- INFORMATION PROVIDED
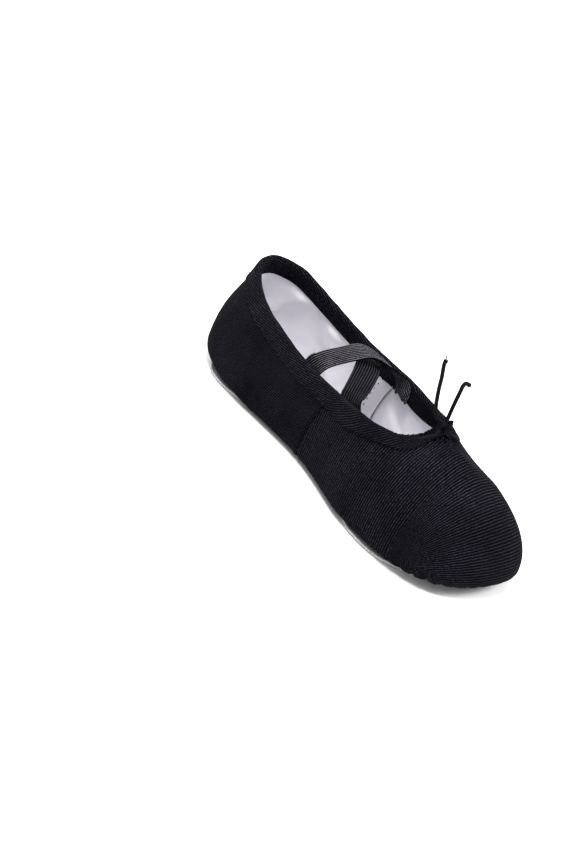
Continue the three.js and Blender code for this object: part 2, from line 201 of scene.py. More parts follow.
def skin(t, d):
    """Points of the skin, in millimetres."""
    part, side = folded(np.asarray(t, float))
    a = part * (len(lines) - 1)
    b = np.clip(np.asarray(d, float) / LINE_STEP, 0, lines.shape[1] - 1.001)
    i, j = np.minimum(a.astype(int), len(lines) - 2), b.astype(int)
    u, v = (a - i)[..., None], (b - j)[..., None]
    point = ((lines[i, j] * (1 - u) + lines[i + 1, j] * u) * (1 - v)
             + (lines[i, j + 1] * (1 - u) + lines[i + 1, j + 1] * u) * v)
    point = point * np.stack([np.ones_like(side), side, np.ones_like(side)], -1)
    sag = LEFT_SAG * np.exp(-((point[..., 0] + 42) / 26) ** 2) * (side < 0)
    point[..., 2] -= sag * (point[..., 2] / SIDE_HEIGHT) ** 2
    return point


def below(t, d, inset):
    """Points at a depth under the skin, measured square to it. A negative depth stands proud."""
    t, d, inset = np.broadcast_arrays(np.asarray(t, float), np.asarray(d, float), np.asarray(inset, float))
    down = skin(t, d + 0.8) - skin(t, np.maximum(d - 0.8, 0))
    onward = skin(t + 0.004, d) - skin(t - 0.004, d)
    outward = np.cross(down, onward)
    outward /= np.linalg.norm(outward, axis=-1)[..., None]
    return skin(t, d) - outward * inset[..., None]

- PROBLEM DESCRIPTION
Restate the data above exactly, keeping each word as it stands.

- RESPONSE TO THE EXERCISE
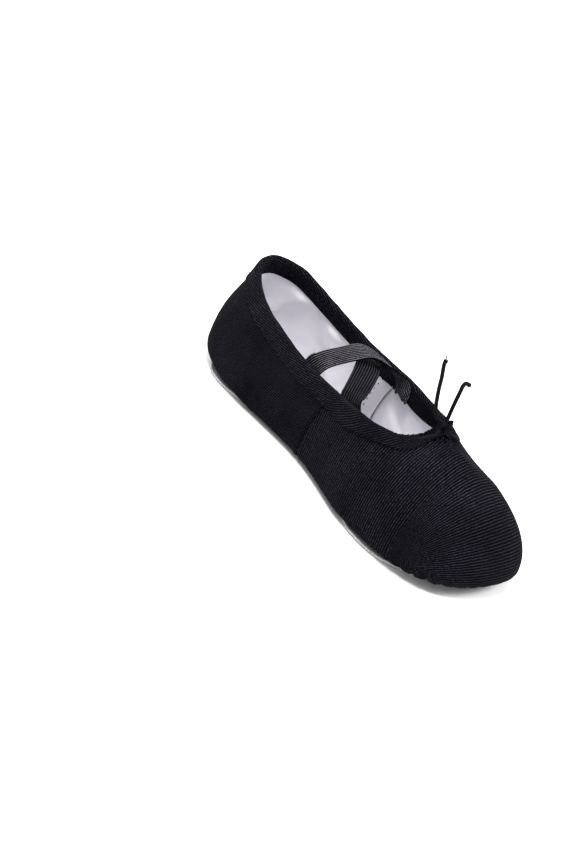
Continue the three.js and Blender code for this object: part 2, from line 201 of scene.py. More parts follow.
def skin(t, d):
    """Points of the skin, in millimetres."""
    part, side = folded(np.asarray(t, float))
    a = part * (len(lines) - 1)
    b = np.clip(np.asarray(d, float) / LINE_STEP, 0, lines.shape[1] - 1.001)
    i, j = np.minimum(a.astype(int), len(lines) - 2), b.astype(int)
    u, v = (a - i)[..., None], (b - j)[..., None]
    point = ((lines[i, j] * (1 - u) + lines[i + 1, j] * u) * (1 - v)
             + (lines[i, j + 1] * (1 - u) + lines[i + 1, j + 1] * u) * v)
    point = point * np.stack([np.ones_like(side), side, np.ones_like(side)], -1)
    sag = LEFT_SAG * np.exp(-((point[..., 0] + 42) / 26) ** 2) * (side < 0)
    point[..., 2] -= sag * (point[..., 2] / SIDE_HEIGHT) ** 2
    return point


def below(t, d, inset):
    """Points at a depth under the skin, measured square to it. A negative depth stands proud."""
    t, d, inset = np.broadcast_arrays(np.asarray(t, float), np.asarray(d, float), np.asarray(inset, float))
    down = skin(t, d + 0.8) - skin(t, np.maximum(d - 0.8, 0))
    onward = skin(t + 0.004, d) - skin(t - 0.004, d)
    outward = np.cross(down, onward)
    outward /= np.linalg.norm(outward, axis=-1)[..., None]
    return skin(t, d) - outward * inset[..., None]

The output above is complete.